__Recorded data__.

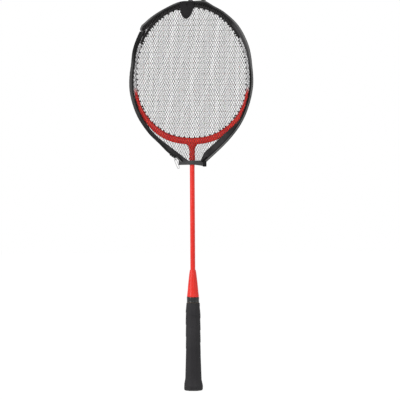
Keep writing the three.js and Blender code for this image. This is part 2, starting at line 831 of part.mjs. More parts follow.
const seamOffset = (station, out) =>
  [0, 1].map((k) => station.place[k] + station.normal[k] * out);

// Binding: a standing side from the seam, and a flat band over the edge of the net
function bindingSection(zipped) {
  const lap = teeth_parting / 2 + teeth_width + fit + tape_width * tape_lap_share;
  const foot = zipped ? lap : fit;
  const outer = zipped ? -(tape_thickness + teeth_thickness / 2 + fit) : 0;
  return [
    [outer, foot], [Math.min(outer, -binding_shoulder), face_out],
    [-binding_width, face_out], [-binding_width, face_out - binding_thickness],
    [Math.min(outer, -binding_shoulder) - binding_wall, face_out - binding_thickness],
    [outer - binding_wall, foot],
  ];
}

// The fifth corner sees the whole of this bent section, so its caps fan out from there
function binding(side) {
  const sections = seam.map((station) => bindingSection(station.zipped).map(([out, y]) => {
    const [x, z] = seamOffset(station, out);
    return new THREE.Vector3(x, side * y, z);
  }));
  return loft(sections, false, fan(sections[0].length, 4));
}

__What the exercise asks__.
Your task is to repeat every line exactly.

__Written response__.
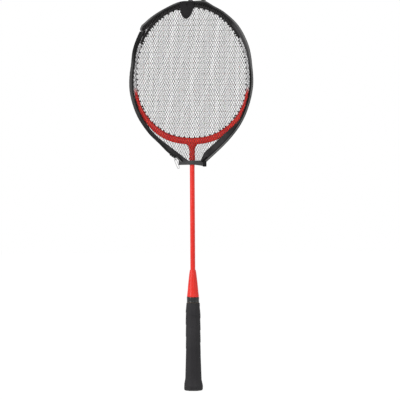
Keep writing the three.js and Blender code for this image. This is part 2, starting at line 831 of part.mjs. More parts follow.
const seamOffset = (station, out) =>
  [0, 1].map((k) => station.place[k] + station.normal[k] * out);

// Binding: a standing side from the seam, and a flat band over the edge of the net
function bindingSection(zipped) {
  const lap = teeth_parting / 2 + teeth_width + fit + tape_width * tape_lap_share;
  const foot = zipped ? lap : fit;
  const outer = zipped ? -(tape_thickness + teeth_thickness / 2 + fit) : 0;
  return [
    [outer, foot], [Math.min(outer, -binding_shoulder), face_out],
    [-binding_width, face_out], [-binding_width, face_out - binding_thickness],
    [Math.min(outer, -binding_shoulder) - binding_wall, face_out - binding_thickness],
    [outer - binding_wall, foot],
  ];
}

// The fifth corner sees the whole of this bent section, so its caps fan out from there
function binding(side) {
  const sections = seam.map((station) => bindingSection(station.zipped).map(([out, y]) => {
    const [x, z] = seamOffset(station, out);
    return new THREE.Vector3(x, side * y, z);
  }));
  return loft(sections, false, fan(sections[0].length, 4));
}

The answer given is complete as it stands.